レタス王・田野木がペンションを訪れて、こんな経営では駄目に決まっている。改造すべきだと宣告する。勝手に田野木などに相談したことを章雄は怒るが、千絵は生まれてくるであろう子供のために田野木に指南を仰ぎ、必死の思いでレタス王・田野木に借金を頼みペンションを大改造することを決意する。レタス王・田野木は、ヴィッキーを見つけ、彼女が日本人で、自分の村から東京に出奔した狐塚稲子であることを一同にバラす。ヴィッキー(稲子)は正体がばれたことを恥じて逃亡する。

ペンションは大改造されるが、客が劇的に増えた様子はない。それを章雄はアザ笑う。配送屋の宇佐美は必死で打開策をを考えるが、いい知恵が浮かばない。従業員の民子がふと漏らした言葉をきっかけにレタス王・田野木は起死回生のアイデアを思いつく。それは、ペンションの内装は美しいままで、以前のような客に風呂を沸かせるなどの田舎生活を体験させる方法を売りにすれば個性的なペンションとなって繁盛するに違いないというのだ。エコロジーは遊びではないと酒浸りになっていた章雄は反対するが、千絵や宇佐美は賛同する。

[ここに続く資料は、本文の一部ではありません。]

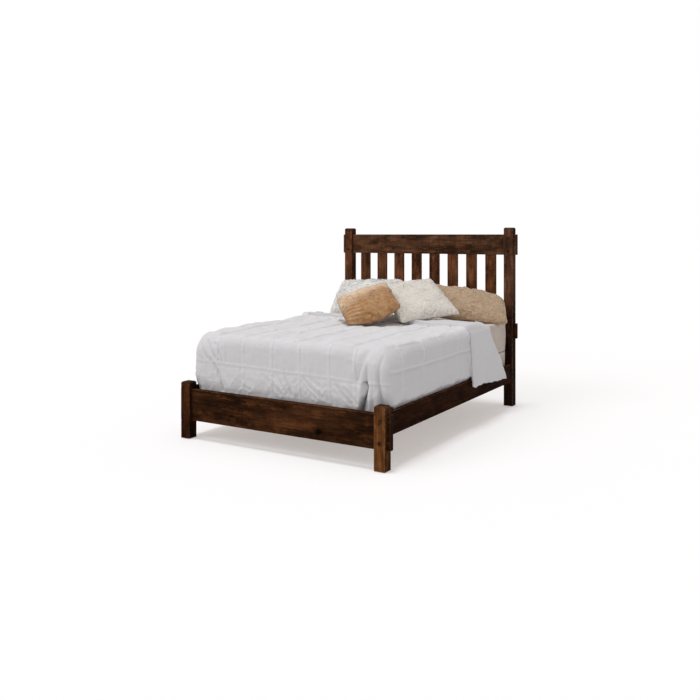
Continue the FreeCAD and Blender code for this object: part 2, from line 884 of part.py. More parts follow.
HEAD_PEG_RAILS = (("top_rail", "head_peg_offset"), ("lower_rail", "lower_peg_offset"))
FOOT_PEG_RAILS = (("foot_rail", "foot_peg_offset"),)
HEAD_PEG = peg(0, (-1, 1))
FOOT_PEG = peg(size["foot_peg_inner_gap"], (-1,))
new_shape("headboard_pegs", Part.makeCompound(copies(HEAD_PEG, peg_placements(1, HEAD_PEG_RAILS))))
new_shape("footboard_pegs", Part.makeCompound(copies(FOOT_PEG, peg_placements(-1, FOOT_PEG_RAILS))))


def post_glide():
    """A furniture glide whose spigot is driven into the foot of a post."""
    bevel = size["glide_height"] / 3
    return turned([
        (0, 0),
        (size["glide_radius"] - bevel, 0),
        (size["glide_radius"], bevel),
        (size["glide_radius"], size["glide_height"]),
        (size["glide_spigot_radius"], size["glide_height"]),
        (size["glide_spigot_radius"], size["glide_height"] + size["glide_spigot_length"]),
        (0, size["glide_height"] + size["glide_spigot_length"]),
    ])


POST_PLACES = [
    at(side * post_x(), end * post_y(), 0) for side in SIDES.values() for end in ENDS.values()
]
new_shape("post_glides", Part.makeCompound(copies(post_glide(), POST_PLACES)))


def plate_blank():
    """A flat plate standing on its edge, its outer face on the XZ plane, facing +Y."""
    low = FreeCAD.Vector(
        -size["plate_width"] / 2, -size["plate_thickness"], -size["plate_height"] / 2
    )
    plate = Part.makeBox(
        size["plate_width"], size["plate_thickness"], size["plate_height"], low
    )
    for sign in (-1, 1):
        z = sign * size["plate_screw_spacing"] / 2
        sink = Part.makeCone(
            size["screw_shank_radius"] + size["screw_clearance"],
            size["screw_head_radius"] + size["screw_clearance"],
            size["screw_head_depth"],
            FreeCAD.Vector(0, -size["screw_head_depth"], z), Y_AXIS,
        )
        hole = Part.makeCylinder(
            size["screw_shank_radius"] + size["screw_clearance"],
            size["plate_thickness"] + size["overrun"],
            FreeCAD.Vector(0, -size["plate_thickness"] - size["overrun"], z), Y_AXIS,
        )
        plate = plate.cut(sink).cut(hole)
    return plate


def hook_outline():
    """The corners of a hook in the YZ plane: a neck with a lip that hangs below it."""
    reach = size["hook_reach"]
    receiver = size["side_rail_end_gap"] + size["plate_thickness"] + size["hook_clearance"]
    top = size["hook_neck"] / 2
    return [
        (0, top),
        (reach, top),
        (reach, -top - size["hook_drop"]),
        (receiver, -top - size["hook_drop"]),
        (receiver, -top),
        (0, -top),
    ]


def hook_plate():
    """A plate with two hooks, for the end of a side rail that faces +Y."""
    plate = plate_blank()
    corners = [FreeCAD.Vector(0, y, z) for y, z in hook_outline()]
    face = Part.Face(Part.makePolygon(corners + corners[:1]))
    hook = face.extrude(X_AXIS * size["hook_thickness"])
    for sign in (-1, 1):
        shift = FreeCAD.Vector(-size["hook_thickness"] / 2, 0, sign * size["hook_spacing"] / 2)
        plate = plate.fuse(hook.translated(shift))
    return plate.removeSplitter()


def receiver_plate():
    """A slotted plate let into a post, its outer face facing +Y."""
    plate = plate_blank()
    width = size["hook_thickness"] + 2 * size["hook_clearance"]
    bottom = -size["hook_neck"] / 2 - size["hook_clearance"]
    height = size["hook_neck"] + size["hook_drop"] + 2 * size["hook_clearance"]
    for sign in (-1, 1):
        low = FreeCAD.Vector(
            -width / 2,
            -size["plate_thickness"] - size["overrun"],
            sign * size["hook_spacing"] / 2 + bottom,
        )
        depth = size["plate_thickness"] + 2 * size["overrun"]
        plate = plate.cut(Part.makeBox(width, depth, height, low))
    return plate


def rail_end_placements(reach, facing):
    """A placement at each rail end; the piece's +Y side faces the post or the rail."""
    places = []
    for side in SIDES.values():
        for end in ENDS.values():
            turn = 0 if end * facing > 0 else 180
            places.append(FreeCAD.Placement(
                FreeCAD.Vector(side * rail_middle(), end * reach, plate_level()),
                FreeCAD.Rotation(Z_AXIS, turn),
            ))
    return places


HOOK_REACH_Y = post_inner_y() - size["side_rail_end_gap"]
new_shape(
    "rail_hook_plates",
    Part.makeCompound(copies(hook_plate(), rail_end_placements(HOOK_REACH_Y, 1))),
)
new_shape(
    "post_receiver_plates",
    Part.makeCompound(copies(receiver_plate(), rail_end_placements(post_inner_y(), -1))),
)


def plate_screws():
    """The screws of all the plates, in the rail ends and in the posts."""
    solids = []
    spread = size["plate_screw_spacing"] / 2
    kinds = (
        (size["plate_screw_length"], HOOK_REACH_Y, 1),
        (size["receiver_screw_length"], post_inner_y(), -1),
    )
    for length, reach, facing in kinds:
        for side in SIDES.values():
            for end in ENDS.values():
                for up in (-1, 1):
                    place = at(
                        side * rail_middle(), end * reach, plate_level() + up * spread,
                        Y_AXIS * end * facing,
                    )
                    solids += copies(screw(length), [place])
    return solids


new_shape("plate_screws", Part.makeCompound(plate_screws()))


def ledger_screws():
    """The screws that hold both ledgers to the side rails."""
    length = 2 * (post_inner_y() - size["ledger_end_gap"])
    level = size["side_rail_bottom"] + size["ledger_rise"] + size["ledger_height"] / 2
    places = []
    for sign in SIDES.values():
        x = sign * (rail_inner() - size["ledger_thickness"])
        for y in screw_places(size["ledger_screw_count"], length, size["ledger_screw_margin"]):
            places.append(at(x, y, level, X_AXIS * -sign))
    return copies(screw(size["ledger_screw_length"]), places)


new_shape("ledger_screws", Part.makeCompound(ledger_screws()))


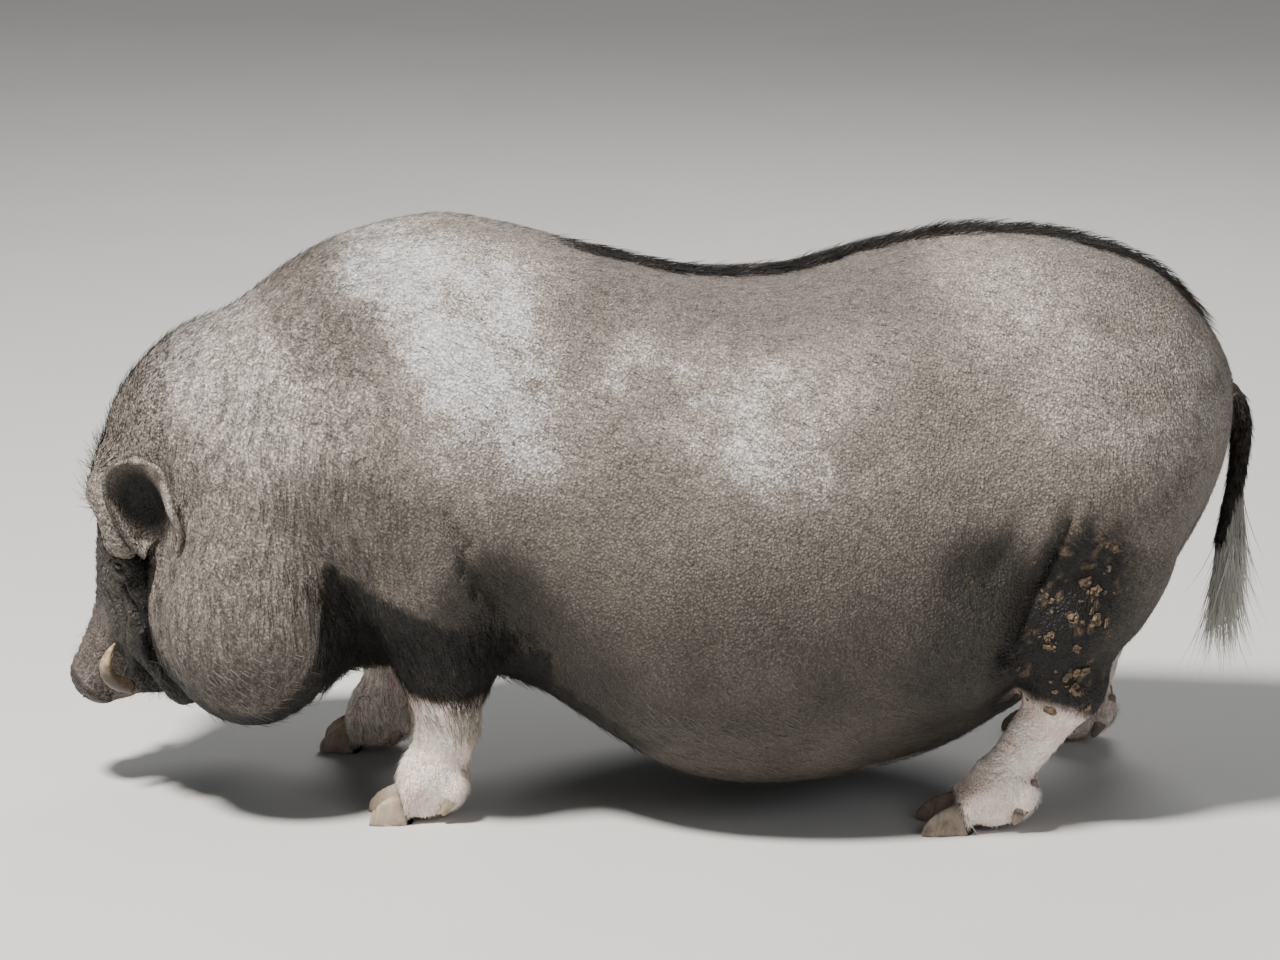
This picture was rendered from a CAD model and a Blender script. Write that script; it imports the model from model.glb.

改心してペンションに謝罪にきた稲子を料理人として雇い、ペンション「安暖手」は個性的なペンションを目指して全員が進もうとする。ペンションが自分の理想とかけ離れ、千絵の心も離れてしまったと感じた章雄は、ペンションに火をつけ燃やそうとする。それをみつけた千絵に泣きながら抗議された章雄は、ペンションを飛び出してしまう。

個性的なペンションは大成功して、毎日客が絶えない。しかし、章雄がいなくなったペンションに千恵の心は晴れない。そこへレタス王・田野木から連絡があり、章雄が沖縄の無人島にいることを知った千絵は迎えに行くことを決意するのであった。

公演メモ

・客演の劇団民藝・細川あゆみ氏は「防災家族」に続き2度目の出演。
・作品中、ペンションが大改造されるシーンは、舞台転換をあえて見せる演出となっているが、ウチトラ(身内スタッフが出演すること)として、舞台監督の山口勝也氏や美術監督の佐藤大樹も出演している。

座長が当時を振り返って

「この芝居は高畑加寿子とワシが夫婦を演じた2回目の作品で、「プレ・しましょシリーズ」ともいえる作品となっている。脚本執筆中にイギリスの劇作家レイ・クーニーの脚本と出会い、ここからレイ・クーニーに傾倒していくわけやね。ミュージカル化するとしたらこの芝居なんやけど、誰かええ作曲家おらんかいな。」